Renewable materials and renewable energy (consumable and non-consumable energy) matter are two key resources reported to be essential ingredients in the development of human civilizations since at least 4000 B.C. For example, human use of bamboo leaves and stems as shield and hunting tool components can be traced back to well before 3000 B.C., above and beyond their use as energy sources. As the global population approaches 8 billion, the demand for energy and materials will increase at an alarming rate. In order to mitigate climate change and protect the “eco-environment”, transformative renewables technologies will be needed to replace the use of fossil fuels. Charcoal (a carbonized version of biomass), for example, has been used for non-heating purposes since as early as 30,000 B.C [1]. Based on this ancient knowledge, we have worked for the past decade to investigate new devices and energy materials produced from a modified form of charcoal derived from bamboo and woody biomass. We have previously reported that bamboo and wood fibres form layered-graphite materials when treated at relatively high temperatures (∼> 600 °C), and that their graphite characteristics increase with temperature [[2], [3], [4]] and residence time. The layered-graphitic structure results from the increased number of graphene layers in the charred lignocellulosic residues. The many beneficial characteristics of graphite arise from graphene’s overlapping sp² hybrid bonds (where 1 s and two p orbitals hybridize and pi electrons delocalize freely [5]. Graphene is optically transparent and, moreover, the pi bonds provide it with high charge carrier mobility, high thermal conductivity, extreme stiffness, and gas impermeability [6,7]. There can also be an economic benefit to the substitution of bamboo- and wood-based graphite derived from low-cost natural fibres in place of commercially available graphite.

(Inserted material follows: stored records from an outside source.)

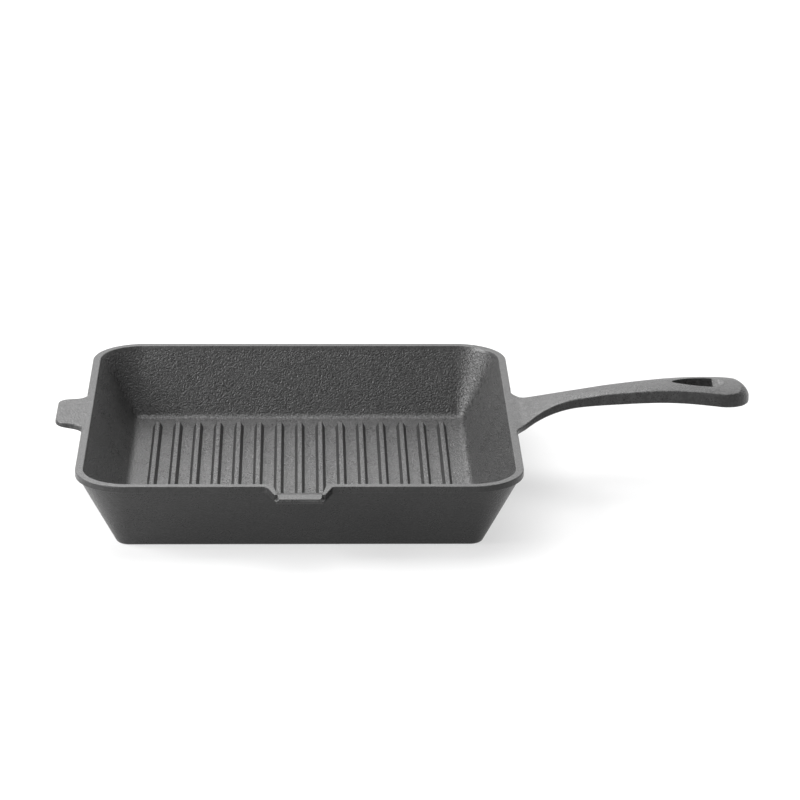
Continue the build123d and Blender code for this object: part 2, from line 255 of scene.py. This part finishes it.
def iron(name, relief, mottle, tint):
    """Seasoned cast iron: a sandy skin with pits, oiled patches and rubbed edges.

    Relief is the depth of the skin outside and on the cooking side, in metres.
    """
    n = Nodes(name)
    place = n.add("ShaderNodeTexCoord").outputs["Object"]
    cooking, floor, flank, edge, crest = find_regions(n, place)

    sand = n.span(n.noise(place, *SAND), *SAND_VALUES, -1, 1)
    pits = n.span(n.cells(place, *PITS), *PIT_VALUES, -1, 1)
    broad = n.noise(place, *BROAD)
    blotch = n.noise(place, *BLOTCH)
    cloud = n.noise(place, *CLOUD)
    rub = n.noise(place, *RUB)

    # Bump height in metres
    height = n.product(n.weighed(sand, pits, RELIEF_SHARES), n.mix(cooking, *relief))
    height = n.math("ADD", height, n.math("MULTIPLY", broad, BROAD_DEPTH * mottle))
    bump = n.add("ShaderNodeBump")
    n.feed(bump.inputs["Strength"], 1.0)
    n.feed(bump.inputs["Distance"], 1.0)
    n.feed(bump.inputs["Height"], height)

    # Hands and tools rub the seasoning thin on the rim's and handle's edges, and food rubs the
    # ribs' crests a little
    worn = n.math("ADD", edge, n.math("MULTIPLY", crest, CREST_WEAR))
    worn = n.product(worn, n.span(rub, *RUB_VALUES, LEAST_WEAR, 1))

    # Dull black-grey, darker in oiled patches, with a sandy grain speckle; the pits are darker
    # down in them as painted shade, the cooking floor lighter as painted top light and the
    # ribs' flanks darker as painted shade
    # Painted shade in part: the pits' share of the speckle makes the pits darker, while the
    # sand's share is random grain
    speckle_and_pit_shade = n.weighed(sand, pits, SPECKLE_AND_PIT_SHADE_SHARES)
    speckle_and_pit_shade = n.product(speckle_and_pit_shade, n.mix(cooking, *SPECKLE_AND_PIT_SHADE_SWINGS))
    shade = n.product(
        n.span(blotch, *PATCH_VALUES, *BLOTCH_SHADES),
        n.span(cloud, *PATCH_VALUES, *CLOUD_SHADES),
        n.span(broad, *BROAD_VALUES, 1 - mottle, 1 + mottle),
        n.math("ADD", speckle_and_pit_shade, 1.0),
        # Painted top light: the cooking floor's colour is made lighter
        n.mix(floor, 1.0, FLOOR_PAINTED_LIGHT),
        n.mix(worn, 1.0, WORN_SHADE),
        # Painted shade: the ribs' flanks are made darker
        n.mix(flank, 1.0, FLANK_PAINTED_SHADE),
    )
    colour = n.add("ShaderNodeCombineColor")
    for channel, value in zip(("Red", "Green", "Blue"), tint):
        n.feed(colour.inputs[channel], n.math("MULTIPLY", shade, value))

    roughness = n.span(cloud, *PATCH_VALUES, *ROUGHNESS)
    roughness = n.math("ADD", roughness, n.math("MULTIPLY", pits, PIT_ROUGHNESS))
    roughness = n.math("SUBTRACT", roughness, n.math("MULTIPLY", worn, WORN_SMOOTHNESS))
    roughness = n.math("ADD", roughness, n.math("MULTIPLY", flank, FLANK_ROUGHNESS))

    shader = n.add("ShaderNodeBsdfPrincipled")
    n.feed(shader.inputs["Base Color"], colour.outputs[0])
    n.feed(shader.inputs["Roughness"], roughness)
    n.feed(shader.inputs["Normal"], bump.outputs[0])
    n.feed(shader.inputs["Specular IOR Level"], IRON_SPECULAR)
    out = n.add("ShaderNodeOutputMaterial")
    n.feed(out.inputs["Surface"], shader.outputs[0])
    return n.owner


def dress_nodes():
    """Every region of the casting gets the same iron, and the grips a more mottled skin."""
    body = iron("body_iron", *BODY_SKIN)
    grip = iron("grip_iron", *GRIP_SKIN)
    for name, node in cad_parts.items():
        is_grip = name.startswith("handle") or name == "helper_tab"
        node.data.materials.clear()
        node.data.materials.append(grip if is_grip else body)


def make_world():
    """White wherever it is seen. As light for dull colour it is strongest low at the back."""
    n = Nodes("studio", bpy.data.worlds)
    facing = n.add("ShaderNodeTexCoord").outputs["Generated"]
    behind = n.rise(n.axis(facing, "Y"), *STUDIO_BACKWARD)
    low = n.fall(n.axis(facing, "Z"), *STUDIO_UPWARD)
    right = n.span(n.axis(facing, "X"), *STUDIO_RIGHTWARD, 1, STUDIO_RIGHT_SHARE)
    light = n.mix(low, STUDIO_CEILING, n.mix(behind, STUDIO_FRONT, STUDIO_BACK))
    light = n.mix(n.shown(), n.product(light, right), 1.0)
    sky = n.add("ShaderNodeBackground")
    n.feed(sky.inputs["Strength"], light)
    n.feed(n.add("ShaderNodeOutputWorld").inputs["Surface"], sky.outputs[0])
    bpy.context.scene.world = n.owner


def paper():
    """Matt pale paper whose glow makes it white, and which still takes the pan's shadow."""
    n = Nodes("floor_paper")
    matt = n.add("ShaderNodeBsdfDiffuse")
    n.feed(matt.inputs["Color"], (PAPER_SHADE, PAPER_SHADE, PAPER_SHADE, 1))
    place = n.add("ShaderNodeTexCoord").outputs["Object"]
    away = n.add("ShaderNodeVectorMath", operation="LENGTH")
    n.feed(away.inputs[0], place)
    hidden = n.span(n.axis(place, "X"), *PAPER_HIDDEN_FROM, *PAPER_HIDDEN_GLOW)
    seen = n.span(away.outputs["Value"], *PAPER_GLOW_FROM, *PAPER_GLOW)
    glow = n.add("ShaderNodeEmission")
    n.feed(glow.inputs["Strength"], n.mix(n.shown(), hidden, seen))
    lit = n.add("ShaderNodeAddShader")
    n.feed(lit.inputs[0], matt.outputs[0])
    n.feed(lit.inputs[1], glow.outputs[0])
    n.feed(n.add("ShaderNodeOutputMaterial").inputs["Surface"], lit.outputs[0])
    return n.owner


def make_floor():
    """A plain pale floor just under the pan."""
    mesh = bpy.data.meshes.new("floor")
    half = PAPER_HALF
    corners = [(-half, -half, 0), (half, -half, 0), (half, half, 0), (-half, half, 0)]
    mesh.from_pydata(corners, [], [(0, 1, 2, 3)])
    mesh.materials.append(paper())
    floor = bpy.data.objects.new("floor", mesh)
    floor.location.z = -PAPER_DROP
    bpy.context.scene.collection.objects.link(floor)


def area_lamp(name, place, size, power):
    """A soft rectangular lamp aimed at the pan."""
    data = bpy.data.lights.new(name, "AREA")
    data.shape = "RECTANGLE"
    data.size, data.size_y = size
    data.energy = power
    lamp = bpy.data.objects.new(name, data)
    bpy.context.scene.collection.objects.link(lamp)
    turn = (Vector(LAMP_TARGET) - Vector(place)).to_track_quat("-Z", "Y")
    lamp.matrix_world = Matrix.Translation(place) @ turn.to_matrix().to_4x4()


bpy.context.scene.view_settings.view_transform = "Standard"
make_camera()
dress_nodes()
make_world()
make_floor()
for lamp in LAMPS:
    area_lamp(*lamp)
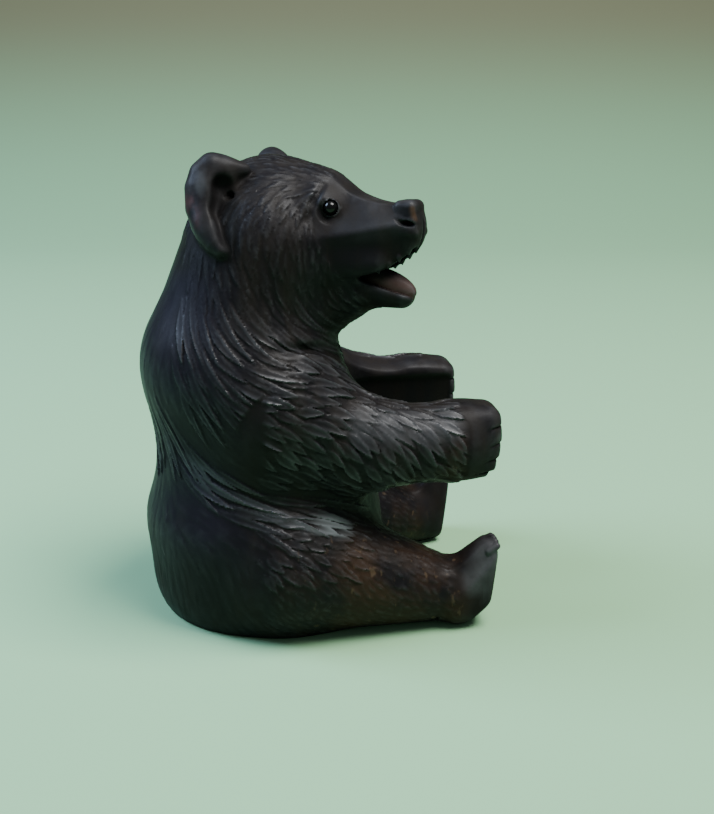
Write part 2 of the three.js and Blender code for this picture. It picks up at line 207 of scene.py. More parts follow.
def mirrored(points):
    """Points moved to the left half, so that one half is enough to describe both."""
    return np.stack([points[:, 0], np.abs(points[:, 1]), points[:, 2]], 1)


def rise(values, low, high):
    """0 below low, 1 above high, and a soft step between."""
    t = np.clip((values - low) / (high - low), 0, 1)
    return t * t * (3 - 2 * t)


# %% [markdown]
# ## Body, legs and arms
#
# The bear sits with its legs spread and its arms held out, so that it can hold something between its
# paws. The masses are the same as the solid's. What is finer is added here: the five fingers with
# their cut lines, the toes, the notch behind each heel and the hollow of each palm.

# %% The torso
RUMP = ball((-21.5, 0, 32), (41.8, 41, 33))
SEAT = ball((-19, 0, 9), (41.8, 38.5, 26), blend=12)
WAIST = ball((-23, 0, 62), (35.5, 33, 34), blend=10)
SHOULDERS = ball((-28, 0, 86), (32.7, 35, 27), blend=10)
NECK = limb((-28.5, 0, 92), (-22, 0, 125.5), (31, 24.6), blend=10)


def torso(half):
    return add(away(half, RUMP), half, SEAT, WAIST, SHOULDERS, NECK)


# %% A leg, with its toes
LEG = limb((-14, 24, 22), (40, 32, 10.6), (24, 10.2), blend=7)
FOOT = block((45.6, 34.0, 16.0), (9.5, 8.6, 16.0), 6.5, turn={"pitch": 3})
FOOT_CUTS = (
    ((0.988, 0, -0.15), 50.6, 1.0),        # the sole
    ((-0.671, 0, 0.742), -11.2, 2),        # the instep
    ((-0.42, 0.78, 0.46), 22.4, 0.8),      # the outer side of the instep
    ((0, -0.951, 0.31), -19.7, 2),         # the inner side, narrower at the toes
    ((0.6, 0.35, -0.72), 39.5, 1.5),       # the back of the heel, on the outer side
)
FOOT_BLEND = 4
TOE_RADIUS, TOE_SPACING, TOE_TOP, TOE_DROP = 1.25, 2.0, 30.6, 0.18
TOE_FRONT, TOE_LENGTH, TOE_SLOPE, TOE_MIDDLE = 54.0, 2.6, 1.9, 35.6
TOE_BLEND = 0.7
NOTCH_AT, NOTCH_HEIGHT, NOTCH_DEPTH = 33.2, 6.0, 1.6     # behind the heel
NOTCH_HALF_WIDTH, NOTCH_SLANT = 0.75, 0.08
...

For example, such materials also have potential for use in air cathode batteries [8] and their resistance could be < 10 Ω. Air cathodes are an attractive green electrochemical technology in view of their simple design and potential to use oxygen directly from the air as an electron acceptor. Conductive renewable carbons also offer another promising application as EMI shielding materials in various electronic devices currently in widespread use [9], as well as microwave wireless communications (Zhao et al., 2019). The electromagnetic shielding effect contributes not only to the minimization of device malfunction but also to the promotion of a healthy living environment by absorbing and shielding electromagnetic waves (Zhao et al., 2019). Including layered-graphite materials in composites may potentially result in raising the composite conductivity by several orders of magnitude due to the formation of initial conducting channels in the polymer matrix. Electrical conductivity gradually increases as additional conductive pathways are created with the addition of conducting filler content until a saturation plateau is reached [10]. The applications of electrically conductive composites vary based on their electrical resistivity and electrically tunable properties. Such composites can be employed as conductors, sensors, anti-static materials, and electromagnetic interference shielding. For example, conducting composites with electrical resistivity of ∼10⁴ Ωm could be used for plastic fuel tanks, while those with electrical resistivity of ∼10⁻⁴ Ωm could be applied for electromagnetic interference [[10], [11]]. Additionally, the nanocomposites can also be employed as ultrafiltration membranes [12] and high-efficiency adsorbents [13] that could contribute to many water and wastewater treatments, thus further indicating the multifunctional applications of renewable carbon.

Among the conventional conductive composite fabrication methods are the melt mixing technologies of internal mixing, twin-screw extrusion, and injection molding [10]. The enhancement of composites’ electrical and mechanical characteristics may be achieved by: (i) improving the matrix and nanofiller mechanical interlocking and adhesion; (ii) setting the testing temperature above the glass transition to enhance the mobility of nanofillers within the polymeric matrices; and (iii) altering the crystalline phase of the composite, caused by the nanofiller’s addition [14]. The filler’s homogeneous dispersion without aggregates and the filler-matrix strong bonding allow efficient stress transfer as well as evading failure points during the testing procedures [15], suggesting that the dispersion of nanofillers into the polymeric matrices and the degree of nanofiller and polymer interactions greatly influence composite functional properties [16,17].

Creating thermodynamic compatibility between the polymer and the filler requires a critical balance of their surface energies. A thermodynamically compatible multi-component polymeric composition is an essential step to obtaining composites with desired functional properties. Maleated copolymers, such as maleated polypropylene (MAPP) and maleated polyethylene (MAPE), are known to create a surface energy balance with hydrophobic matrices, and hydrophilic fillers are thus used as hydrophobic-lyophilic thermodynamic balancers in composite application. The anhydride groups on a maleate-grafted polymer interact with the hydroxyl groups of natural fibres [18,19]. These copolymers are also observed to improve mechanical properties and work optimally when applied at ∼3% of the total composite weight [20].

Polyamide (PA) polymers have a number of industrial applications including but not limited to various automotive products, fibres, films, and textiles. These low-density thermoplastic engineering polymers contain repeating ̶ CONH (amide linkage) units that equip them with a high melting point and good mechanical properties as well as resistance to corrosion and abrasion [14], resulting in excellent performance to cost ratios. However, PA polymers have limitations in their physical characteristics including high moisture absorption, relatively low impact strength, poor notch sensitivity, and poor dimensional stability [21]. Therefore, improving these physical characteristics in polymer materials and adding various fillers in composites to introduce new properties have been of great interest in recent studies [14].

Here we explore a novel and potentially transformative approach to incorporating renewable carbonaceous materials to form nano-layered graphitic structures through the use of long-residence-time biochars. The impact of thermal exposure on electrical conductivity of the carbon materials is also analyzed. In addition, we examine diverse functional attributes of graphitic renewable carbons and investigate their doping effect in a polyamide matrix. This is achieved through examining the electrical conductivity, thermal conductivity, and mechanical properties of the composites.